EXERCISE OBJECTIVE: Please return the full listing below without altering anything.
** Start of EXERCISE MATERIAL **
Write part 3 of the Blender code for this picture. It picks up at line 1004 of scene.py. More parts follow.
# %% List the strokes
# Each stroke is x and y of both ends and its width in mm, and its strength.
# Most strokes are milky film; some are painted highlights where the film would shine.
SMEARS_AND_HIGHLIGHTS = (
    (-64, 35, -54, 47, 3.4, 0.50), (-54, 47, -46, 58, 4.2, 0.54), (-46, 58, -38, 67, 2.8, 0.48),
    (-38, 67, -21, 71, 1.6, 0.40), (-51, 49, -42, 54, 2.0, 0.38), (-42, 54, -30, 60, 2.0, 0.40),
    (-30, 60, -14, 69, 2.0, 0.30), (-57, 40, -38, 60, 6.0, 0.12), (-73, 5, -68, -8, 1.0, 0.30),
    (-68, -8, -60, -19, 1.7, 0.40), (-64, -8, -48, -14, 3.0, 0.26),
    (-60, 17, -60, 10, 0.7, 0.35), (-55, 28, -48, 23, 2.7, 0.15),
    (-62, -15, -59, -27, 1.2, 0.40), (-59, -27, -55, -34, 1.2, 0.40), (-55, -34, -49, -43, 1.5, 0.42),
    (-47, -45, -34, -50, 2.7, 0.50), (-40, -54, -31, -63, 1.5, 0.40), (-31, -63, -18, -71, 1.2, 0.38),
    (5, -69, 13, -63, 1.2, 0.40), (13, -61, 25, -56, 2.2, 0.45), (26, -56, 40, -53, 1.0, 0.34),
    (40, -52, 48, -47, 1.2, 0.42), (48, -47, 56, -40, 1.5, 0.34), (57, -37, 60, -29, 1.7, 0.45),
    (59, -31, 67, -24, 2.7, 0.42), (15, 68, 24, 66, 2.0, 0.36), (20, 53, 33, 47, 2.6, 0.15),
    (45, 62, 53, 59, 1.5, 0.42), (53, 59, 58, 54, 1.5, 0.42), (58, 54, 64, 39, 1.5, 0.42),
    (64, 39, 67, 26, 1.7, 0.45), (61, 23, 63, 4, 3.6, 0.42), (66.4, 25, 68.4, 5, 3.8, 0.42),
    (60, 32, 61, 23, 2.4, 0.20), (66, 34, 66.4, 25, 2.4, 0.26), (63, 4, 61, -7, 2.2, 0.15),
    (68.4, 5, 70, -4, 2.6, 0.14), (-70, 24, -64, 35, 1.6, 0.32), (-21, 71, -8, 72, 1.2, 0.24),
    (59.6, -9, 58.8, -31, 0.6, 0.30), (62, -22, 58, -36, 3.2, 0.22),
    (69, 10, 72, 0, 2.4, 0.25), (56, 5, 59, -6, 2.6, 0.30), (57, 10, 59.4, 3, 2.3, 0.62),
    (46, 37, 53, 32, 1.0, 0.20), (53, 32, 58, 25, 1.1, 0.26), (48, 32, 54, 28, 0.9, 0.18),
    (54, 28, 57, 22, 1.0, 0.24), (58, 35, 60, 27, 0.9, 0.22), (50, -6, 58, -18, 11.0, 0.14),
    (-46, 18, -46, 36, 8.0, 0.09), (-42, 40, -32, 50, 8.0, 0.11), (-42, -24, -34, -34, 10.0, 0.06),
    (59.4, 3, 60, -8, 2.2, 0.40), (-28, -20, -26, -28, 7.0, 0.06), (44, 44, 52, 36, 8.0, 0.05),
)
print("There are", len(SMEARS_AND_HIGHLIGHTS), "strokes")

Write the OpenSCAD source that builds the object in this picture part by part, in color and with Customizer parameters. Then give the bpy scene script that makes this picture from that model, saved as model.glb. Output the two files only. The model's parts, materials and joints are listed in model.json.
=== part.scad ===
** End of EXERCISE MATERIAL **
OUTPUT FOR THIS EXERCISE:
Write part 3 of the Blender code for this picture. It picks up at line 1004 of scene.py. More parts follow.
# %% List the strokes
# Each stroke is x and y of both ends and its width in mm, and its strength.
# Most strokes are milky film; some are painted highlights where the film would shine.
SMEARS_AND_HIGHLIGHTS = (
    (-64, 35, -54, 47, 3.4, 0.50), (-54, 47, -46, 58, 4.2, 0.54), (-46, 58, -38, 67, 2.8, 0.48),
    (-38, 67, -21, 71, 1.6, 0.40), (-51, 49, -42, 54, 2.0, 0.38), (-42, 54, -30, 60, 2.0, 0.40),
    (-30, 60, -14, 69, 2.0, 0.30), (-57, 40, -38, 60, 6.0, 0.12), (-73, 5, -68, -8, 1.0, 0.30),
    (-68, -8, -60, -19, 1.7, 0.40), (-64, -8, -48, -14, 3.0, 0.26),
    (-60, 17, -60, 10, 0.7, 0.35), (-55, 28, -48, 23, 2.7, 0.15),
    (-62, -15, -59, -27, 1.2, 0.40), (-59, -27, -55, -34, 1.2, 0.40), (-55, -34, -49, -43, 1.5, 0.42),
    (-47, -45, -34, -50, 2.7, 0.50), (-40, -54, -31, -63, 1.5, 0.40), (-31, -63, -18, -71, 1.2, 0.38),
    (5, -69, 13, -63, 1.2, 0.40), (13, -61, 25, -56, 2.2, 0.45), (26, -56, 40, -53, 1.0, 0.34),
    (40, -52, 48, -47, 1.2, 0.42), (48, -47, 56, -40, 1.5, 0.34), (57, -37, 60, -29, 1.7, 0.45),
    (59, -31, 67, -24, 2.7, 0.42), (15, 68, 24, 66, 2.0, 0.36), (20, 53, 33, 47, 2.6, 0.15),
    (45, 62, 53, 59, 1.5, 0.42), (53, 59, 58, 54, 1.5, 0.42), (58, 54, 64, 39, 1.5, 0.42),
    (64, 39, 67, 26, 1.7, 0.45), (61, 23, 63, 4, 3.6, 0.42), (66.4, 25, 68.4, 5, 3.8, 0.42),
    (60, 32, 61, 23, 2.4, 0.20), (66, 34, 66.4, 25, 2.4, 0.26), (63, 4, 61, -7, 2.2, 0.15),
    (68.4, 5, 70, -4, 2.6, 0.14), (-70, 24, -64, 35, 1.6, 0.32), (-21, 71, -8, 72, 1.2, 0.24),
    (59.6, -9, 58.8, -31, 0.6, 0.30), (62, -22, 58, -36, 3.2, 0.22),
    (69, 10, 72, 0, 2.4, 0.25), (56, 5, 59, -6, 2.6, 0.30), (57, 10, 59.4, 3, 2.3, 0.62),
    (46, 37, 53, 32, 1.0, 0.20), (53, 32, 58, 25, 1.1, 0.26), (48, 32, 54, 28, 0.9, 0.18),
    (54, 28, 57, 22, 1.0, 0.24), (58, 35, 60, 27, 0.9, 0.22), (50, -6, 58, -18, 11.0, 0.14),
    (-46, 18, -46, 36, 8.0, 0.09), (-42, 40, -32, 50, 8.0, 0.11), (-42, -24, -34, -34, 10.0, 0.06),
    (59.4, 3, 60, -8, 2.2, 0.40), (-28, -20, -26, -28, 7.0, 0.06), (44, 44, 52, 36, 8.0, 0.05),
)
print("There are", len(SMEARS_AND_HIGHLIGHTS), "strokes")

Write the OpenSCAD source that builds the object in this picture part by part, in color and with Customizer parameters. Then give the bpy scene script that makes this picture from that model, saved as model.glb. Output the two files only. The model's parts, materials and joints are listed in model.json.
=== part.scad ===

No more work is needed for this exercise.